There is energy in chaos; there is the possibility of order, a new order, an order made to order. If our godly creative core is allowed to fly free, who knows where it may take us. Do we fear too greatly the possibilities to allow ourselves to soar? The dizzying heights? The new worlds, not to conquer, to find mutually beneficial arrangements, partnerships, inspiration, creative enterprise, is this what we fear? Because the unknown is fearful; but, then, so is the known.
I don’t know where I’m going. I’m trying to allow the magic to find me.
I’ve been feeling a transition into a more magickal realm that I have been aware of always in some unconscious understanding, but it is becoming more evident, more relevant, more insistent.
Getting in touch with the personally meaningful because that whole “real world” (yeah, like the tv show) American values of self and everyone else destruction just turned into a cartoon feature not amusing enough to pay for.

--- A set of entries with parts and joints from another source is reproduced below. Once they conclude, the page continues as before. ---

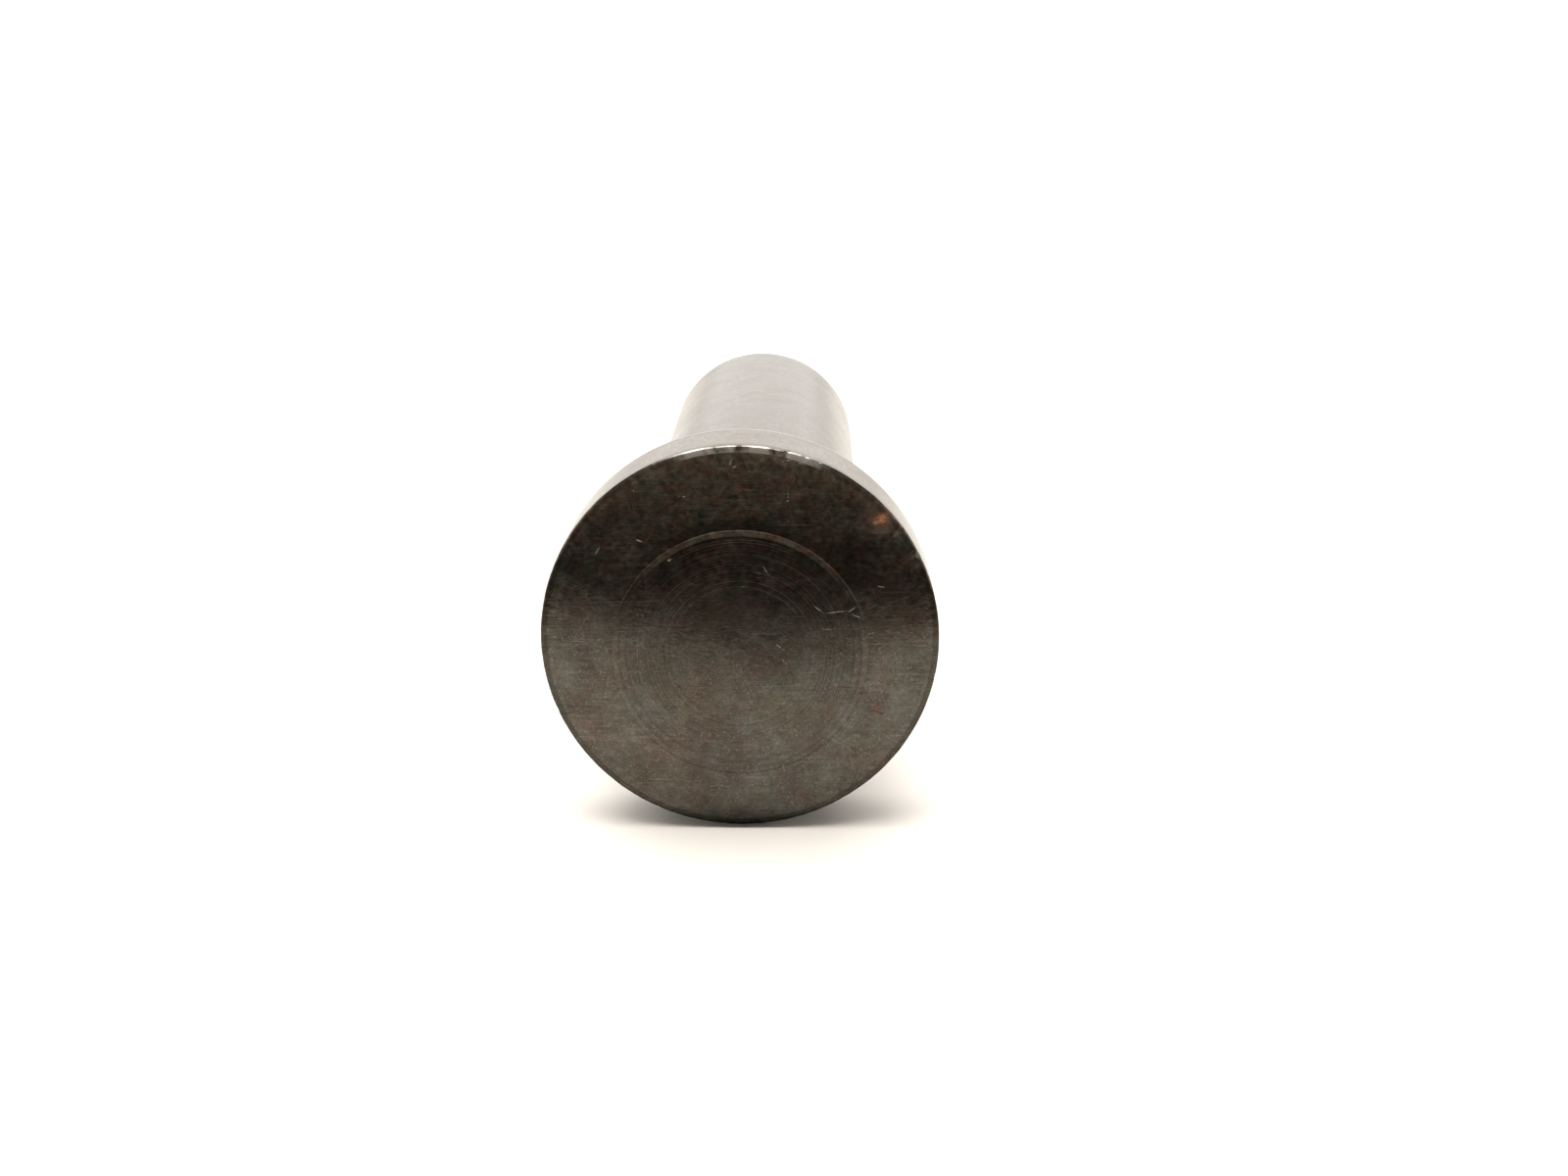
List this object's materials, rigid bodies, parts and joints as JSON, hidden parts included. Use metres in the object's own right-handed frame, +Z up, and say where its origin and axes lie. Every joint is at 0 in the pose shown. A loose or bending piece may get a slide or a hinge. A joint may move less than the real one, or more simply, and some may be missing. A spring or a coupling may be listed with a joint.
{
  "type": "rivet setter",
  "caption": "Stout round steel rivet setter for leather: a solid bar whose spigot shows as a fine ring in the flat, faintly dished setting face of a wider disc collar.",
  "frame": {"origin": "centre of the setting face, on the bar's axis", "axes": "+Y along the bar from the setting face towards the struck end; +Z up with the tool lying on its side, away from the side on which the collar stands least proud of the bar; +X to the right seen from the setting face"},
  "size_m": [0.0285, 0.072, 0.0284],
  "materials": {
    "bar_steel": "turned and ground carbon steel, oiled, with a thin brown patina, fine turning rings in the end and light handling scratches",
    "collar_steel": "ground carbon steel face with crossing fine scratches, turned rim, brown and green-grey patina, small nicks along the front edge"
  },
  "bodies": {
    "root": {"shank": "bar_steel", "collar": "collar_steel"}
  },
  "joints": []
}
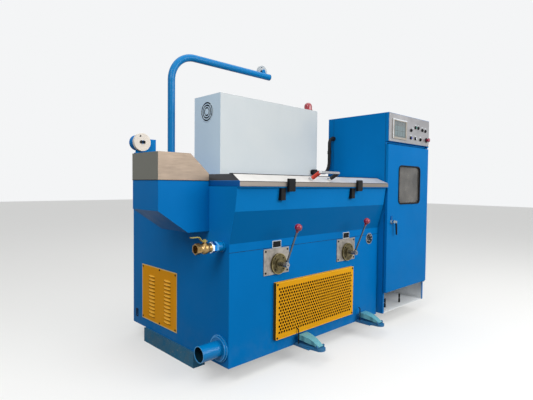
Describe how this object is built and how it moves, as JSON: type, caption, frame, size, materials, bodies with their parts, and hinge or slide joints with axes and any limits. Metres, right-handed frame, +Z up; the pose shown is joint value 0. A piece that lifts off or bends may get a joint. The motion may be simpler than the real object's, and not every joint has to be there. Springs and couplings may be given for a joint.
{
  "type": "wire drawing machine",
  "caption": "Wire drawing machine: closed housing with a lidded trough, entry box, guide arm with sheave, fan enclosure, gear levers, foot pedals and an electrical cabinet",
  "frame": {"origin": "middle of the left skid's bottom face, on the floor", "axes": "+X along the housing from the entry box to the cabinet, +Y from the operator to the back, +Z up"},
  "size_m": [2.988, 1.5829, 2.495],
  "materials": {
    "housing_blue": "gloss machine enamel",
    "skid_blue": "worn machine enamel",
    "stainless": "brushed stainless sheet",
    "bar_steel": "polished bar",
    "grip_red": "dipped vinyl sleeve",
    "black_plastic": "moulded, matte",
    "black_rubber": "matte rubber",
    "enclosure_grey": "fine powder coat",
    "beacon_red": "translucent moulded lens",
    "guard_yellow": "satin powder coat",
    "zinc": "zinc-plated sheet",
    "door_glass": "clear safety glass",
    "screen": "touch screen, switched off",
    "bronze": "machined bronze, oiled",
    "lever_steel": "ground steel",
    "knob_red": "moulded ball knob",
    "valve_brass": "machined brass",
    "handle_yellow": "dipped lever",
    "pedal_teal": "hammered casting paint",
    "pedal_blue": "hammered casting paint",
    "sheave_steel": "turned"
  },
  "bodies": {
    "machine": {"skids": "skid_blue", "lower_housing": "housing_blue", "trough": "housing_blue", "rear_housing": "housing_blue", "back_covers": "housing_blue", "latch_blocks": "black_plastic", "entry_box": "housing_blue", "entry_cover": "stainless", "entry_sheave_bracket": "housing_blue", "guide_arm": "housing_blue", "fan_enclosure": "enclosure_grey", "fan_vent": "enclosure_grey", "beacon": "beacon_red", "cabinet_shell": "housing_blue", "cabinet_floor": "zinc", "mounting_plate": "zinc", "control_panel": "stainless", "screen_bezel": "black_plastic", "screen_glass": "screen", "push_buttons": "black_plastic", "emergency_stop": "knob_red", "door_hinges": "lever_steel", "front_guard": "guard_yellow", "louvre_panel": "guard_yellow", "lever_plates": "stainless", "lever_flanges": "bronze", "round_vent": "sheave_steel", "drain_pipe": "housing_blue", "valve_nipple": "housing_blue", "valve_body": "valve_brass", "pedal_bases": "pedal_blue", "pedal_cables": "black_rubber", "conduit": "black_rubber"},
    "lid": {"lid": "stainless", "lid_handle_bar": "bar_steel", "lid_grips": "grip_red", "lid_catches": "black_plastic"},
    "door": {"door": "housing_blue", "window_gasket": "black_rubber", "window_glass": "door_glass", "door_lock": "lever_steel"},
    "door_handle": {"door_handle": "lever_steel"},
    "entry_sheave": {"entry_sheave": "sheave_steel"},
    "arm_sheave": {"arm_sheave": "sheave_steel"},
    "left_lever": {"left_lever": "lever_steel", "left_knob": "knob_red"},
    "right_lever": {"right_lever": "lever_steel", "right_knob": "knob_red"},
    "valve_handle": {"valve_handle": "handle_yellow"},
    "left_pedal": {"left_treadle": "pedal_teal"},
    "right_pedal": {"right_treadle": "pedal_teal"}
  },
  "joints": [
    {"name": "lid_hinge", "type": "hinge", "parent": "machine", "child": "lid", "pos_m": [0.853, -0.304, 1.373], "axis": [-1, 0, 0], "range_deg": [0, 75]},
    {"name": "door_hinge", "type": "hinge", "parent": "machine", "child": "door", "pos_m": [2.542, -0.811, 1], "axis": [0, 0, 1], "range_deg": [0, 100]},
    {"name": "door_handle_turn", "type": "hinge", "parent": "door", "child": "door_handle", "pos_m": [1.826, -0.839, 0.984], "axis": [0, -1, 0], "range_deg": [0, 70]},
    {"name": "entry_sheave_spin", "type": "hinge", "parent": "machine", "child": "entry_sheave", "pos_m": [-0.379, -0.234, 1.591], "axis": [0, 1, 0], "continuous": true},
    {"name": "arm_sheave_spin", "type": "hinge", "parent": "machine", "child": "arm_sheave", "pos_m": [1.162, 0.249, 2.436], "axis": [0, 1, 0], "continuous": true},
    {"name": "left_lever_turn", "type": "hinge", "parent": "machine", "child": "left_lever", "pos_m": [0.412, -0.799, 0.752], "axis": [0, 1, 0], "range_deg": [-30, 30]},
    {"name": "right_lever_turn", "type": "hinge", "parent": "machine", "child": "right_lever", "pos_m": [1.249, -0.799, 0.752], "axis": [0, 1, 0], "range_deg": [-30, 30]},
    {"name": "valve_turn", "type": "hinge", "parent": "machine", "child": "valve_handle", "pos_m": [-0.17822, -0.673, 0.96], "axis": [0, 0, 1], "range_deg": [0, 90]},
    {"name": "left_pedal_press", "type": "hinge", "parent": "machine", "child": "left_pedal", "pos_m": [0.658, -0.941, 0.143], "axis": [-1, 0, 0], "range_deg": [0, 8], "stiffness_Nm_per_rad": 14, "springref_deg": -28.65},
    {"name": "right_pedal_press", "type": "hinge", "parent": "machine", "child": "right_pedal", "pos_m": [1.464, -0.941, 0.143], "axis": [-1, 0, 0], "range_deg": [0, 8], "stiffness_Nm_per_rad": 14, "springref_deg": -28.65}
  ]
}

Where is reality? Is it something we can cage and observe? Why are some stories we tell ourselves “real” and others fantasy or even lies? Is magick real, is it a valid, authentic, varifiable way of life? Can we live as on a parallel road, seeing the deadening horror of a whole stream of lived experience as a passing train on a parallel track? Can we devise alternate and wondrous transportation that takes us along a shining, winding, path of beauty and serene sanity that we know is real? How tell the mad from the merely awakening? Which is stress relieving dream; which is real?
Philosophy is the love of truth. But is it only truth because we love it into being? Can we create our own ideal truths, our own ideal lifestreams, the reality that we find most ecstatically resonant with our truest selves, by simply (or not so simply) loving it into being? What are we to make of that other reality, the one that sucks? Has it been loved into being as well? Can we safely leave it to those who love it, and wonder off their path onto our own?